Но Анна Андреевна телеграмму как-то пропустила мимо ушей. Ее занимало чехословацкое письмо.
Перед моим отъездом она снова взяла его в руки и повторила:
– Такой сюжетный поворот и во сне не приснится. Моя оплеванная персона – образец советской женщины для братской социалистической страны! Прекрасно! «Все смешалось в доме Облонских»…
6 марта 58 Очень давно не писала. Теперь уже трудно восстановить даты. Один раз за это время снова была у Анны Андреевны в Болшеве. На этот раз с Оксманами. Ничего примечательного. Юлиан Григорьевич сразу ушел в другой корпус навещать тяжело больного Козьмина170. Анна Андреевна, одетая, лежала под одеялом, жалуясь, что дует из окон. Мы с Антониной Петровной кормили ее апельсинами, которым она очень обрадовалась: у нее почему-то пересыхает во рту.
Да, вот разве что было интересное. В машине – по дороге туда – Юлиан Григорьевич сказал: «Самое главное: кончится ли процесс десталинизации другим процессом». Я его слегка толкнула – не при постороннем же разговаривать! Потом, в Болшеве, он слишком долго не возвращался от Козьмина, а нам пора была ехать. Я отправилась ему навстречу, зная, что и он способен «заблудиться в двух шагах от дома». И, действительно, встретила его на дорожке парка, недоумевающего, куда свернуть. Пока мы шли к флигелю Анны Андреевны, я спросила: «Вы Нюрнбергский процесс имели в виду?» – «Конечно!» Я сказала, что уже думала об этом, но меня смущает количество палачей и соучастников палачества; если начать их судить – чего требует самая элементарная человеческая справедливость – то края не будет крови и слезам. У всех жены, дети… Опять очереди, окошечки, свидания, передачи, этапы, тюрьмы. Пусть на этот раз справедливые… Но все равно – немыслимо.

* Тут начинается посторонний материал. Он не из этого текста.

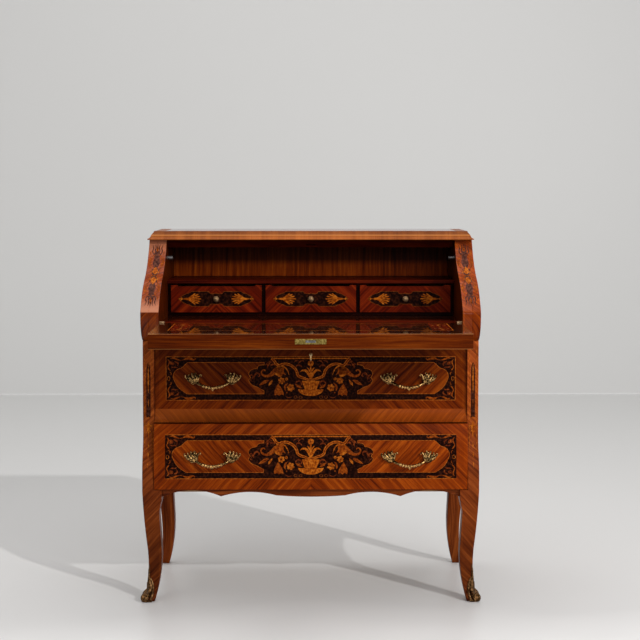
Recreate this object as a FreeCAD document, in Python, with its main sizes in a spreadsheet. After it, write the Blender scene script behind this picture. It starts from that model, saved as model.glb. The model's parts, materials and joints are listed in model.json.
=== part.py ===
"""Slant-front writing desk on cabriole legs, with its fall flap open: an assembly of separate pieces.

Millimetres. +X is the user's right, +Y runs to the back and +Z up. The origin is on the floor, under
the middle of the desk with its flap open. Depths are counted back from the shoulder, where the slant
meets the nose.
"""

import FreeCAD, Part

import math
import os

import Sketcher
from FreeCAD import Placement, Rotation, Vector

doc = FreeCAD.newDocument("writing_desk")
sheet = doc.addObject("Spreadsheet::Sheet", "sizes")

DRIVING_SIZES = {
    # Case
    "case_width": 883,
    "case_depth": 446,
    "leg_height": 294,
    "lower_zone": 168,
    "upper_zone": 222,
    "front_rail_height": 49.5,
    "shoulder_rise": 29.5,
    "slant_run": 226,
    "slant_rise": 178,
    "slant_step": 2.5,
    "side_board": 22,
    "cheek_board": 26,
    "back_board": 10,
    "nose_set": 15,
    "side_arch_rise": 20,
    "side_foot_drop": 24,
    "floor_board": 18,
    "front_rail_depth": 62,
    "dust_board": 14,
    "bottom_board": 11,
    "guide_height": 24,
    "strike_rail_face": 27,
    "strike_rail_depth": 44,
    # Top
    "top_thickness": 23.5,
    "top_end_set": 12.5,
    "top_front_set": 5,
    "moulding_reach": 16,
    "moulding_lip": 3,
    "moulding_quirk": 2.5,
    "moulding_board": 30,
    "ogee_height": 12,
    "ogee_depth": 7.5,
    "cove_bend_depth": 10.5,
    "cove_bend_height": 6,
    "bead_bend_depth": 2.8,
    "bead_bend_height": 18,
    # Legs
    "post_width": 30,
    "post_front": 50,
    "post_back": 92,
    "back_post_depth": 42,
    "knee_front": 22,
    "knee_rise": 31,
    "knee_drop": 4,
    "sweep_top_drop": 17,
    "sweep_middle_front": 36,
    "sweep_upper_set": 47,
    "sweep_lower_set": 25,
    "wing_width": 50.5,
    "wing_drop": 26,
    "wing_depth": 62,
    "calf_outer": 3,
    "calf_inner": 43.5,
    "calf_inner_bend": 46,
    "shin_outer": 12,
    "shin_inner": 49,
    "ankle_outer": 14.5,
    "ankle_inner": 46.5,
    "toe_outer": 9.5,
    "toe_inner": 31.5,
    "toe_kick": 12,
    # Sabots
    "sabot_height": 91,
    "sabot_leaf": 10,
    "sabot_proud": 1.6,
    "sabot_waist_height": 42,
    "sabot_waist_width": 17,
    "sabot_bulge_height": 24,
    "sabot_bulge_proud": 9,
    "sabot_sole": 20,
    "scroll_radius": 8.6,
    "scroll_reach": 14.4,
    # Apron
    "apron_front": 36,
    "apron_board": 20,
    "apron_drop": 21,
    "back_apron_drop": 18,
    "back_apron_board": 14,
    # Flap and its hinges
    "flap_overlap": 2.14,
    "pivot_depth": 23,
    "flap_side_gap": 1.1,
    "flap_end_gap": 0.3,
    "leaf_width": 12,
    "leaf_length": 30,
    "leaf_plate": 2,
    "leaf_set": 4.6,
    "knuckle_radius": 4,
    "knuckle_length": 5.8,
    "knuckle_gap": 0.2,
    "knuckle_clearance": 0.5,
    "pin_radius": 1.8,
    "pin_clearance": 0.05,
    "stop_radius": 5.4,
    "stop_length": 15,
    "stop_end_gap": 24,
    "stop_gap": 0.3,
    # Flap lock
    "lock_plate_length": 76,
    "lock_plate_height": 13,
    "lock_plate": 2.5,
    "lock_case_length": 56,
    "lock_case_height": 11,
    "lock_case_depth": 34,
    "lock_bolt_length": 24,
    "lock_bolt_height": 5,
    "lock_bolt_depth": 26,
    "lock_bolt_throw": 8,
    "lock_wall": 2,
    "mortise_gap": 1,
    # Long drawers
    "drawer_gap": 1,
    "upper_front_depth": 58,
    "upper_front_back": 80,
    "upper_front_lift": 9,
    "lip_height": 34,
    "lip_bend_rise": 13,
    "lip_bend_depth": 51,
    "lip_depth": 33,
    "front_gap": 3.5,
    "lower_front_top_depth": 30,
    "lower_front_lift": 1.5,
    "lower_front_bottom_depth": 22,
    "lower_front_bend_depth": 17,
    "lower_front_back": 46,
    "drawer_side": 12,
    "drawer_back_board": 10,
    "drawer_bottom_board": 6,
    "drawer_bottom_lift": 8,
    "drawer_end_gap": 8,
    "drawer_side_top_gap": 8,
    "runner_gap": 0.5,
    # Handles
    "acanthus_inner": 29,
    "acanthus_width": 47,
    "acanthus_height": 36,
    "acanthus_thickness": 9,
    "acanthus_seat": 1,
    "grip_radius": 4.2,
    "grip_half": 46,
    "grip_out": 24,
    "grip_end_out": 5.5,
    "grip_drop": 23,
    "grip_end_drop": 10,
    # Drawer lock and key
    "key_drop": 38,
    "drawer_lock_length": 62,
    "drawer_lock_height": 64,
    "drawer_lock_depth": 10,
    "drawer_bolt_length": 20,
    "drawer_bolt_thickness": 5,
    "drawer_bolt_height": 40,
    "drawer_bolt_throw": 8,
    "drawer_bolt_rest_gap": 0.5,
    "key_shaft_radius": 2.6,
    "key_shaft_out": 11,
    "key_hole_gap": 0.08,
    "key_bow_radius": 14,
    "key_bow_band": 4,
    "key_bow_thickness": 3.6,
    "key_bit_length": 7,
    "key_bit_height": 6.5,
    "key_bit_thickness": 2.2,
    "key_slot_gap": 0.6,
    "collar_radius": 4.2,
    "collar_length": 2.5,
    # Nest of small drawers
    "nest_front": 230,
    "nest_bottom_board": 9.5,
    "nest_top_board": 9,
    "nest_upright": 9,
    "nest_height": 98.5,
    "small_top_gap": 4.5,
    "small_gap": 0.8,
    "small_front_board": 14,
    "small_side_board": 6,
    "small_bottom_board": 4,
    "small_end_gap": 26,
    "small_ear": 18,
    "small_ear_rise": 3.6,
    "knob_radius": 7.9,
    "knob_neck_radius": 3.2,
    "knob_neck_length": 8,
    "knob_collar_radius": 5.2,
    "knob_collar": 2.5,
    "knob_rim": 5,
    "knob_crown_radius": 5.2,
    "knob_crown": 3.5,
    "knob_stem": 12,
}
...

Оксман сказал, что Нюрнбергский процесс необходим во имя очищения нации, иначе мы вперед не двинемся и останется то же беззаконие, тот же произвол, – ну, может быть, в меньших масштабах. Но наказывать смертью или тюрьмой следует лишь немногих, а всех остальных, причастных к злодействам, следует громко назвать по именам и отстранить от какой бы то ни было малейшей власти. Пусть стреляются сами, пусть дети отшатнутся от них с ужасом, пусть более никогда и ни в чем никто от них не будет зависеть; пусть они смиренно трудятся на заводах, в учреждениях, в колхозах – гардеробщиками, уборщиками мусора, курьерами – не более того171.
А в последние дни мне довелось работать с Анной Андреевной, как бывало в Ленинграде, в Ташкенте – да и здесь уже случалось. «Щепкой валяюсь у ног ваших» – такова была форма телефонного приказа, во исполнение которого я два утра подряд ездила к Анне Андреевне читать корректуру.
Верстка ее книги!
Первая книга Ахматовой после постановления 46 года!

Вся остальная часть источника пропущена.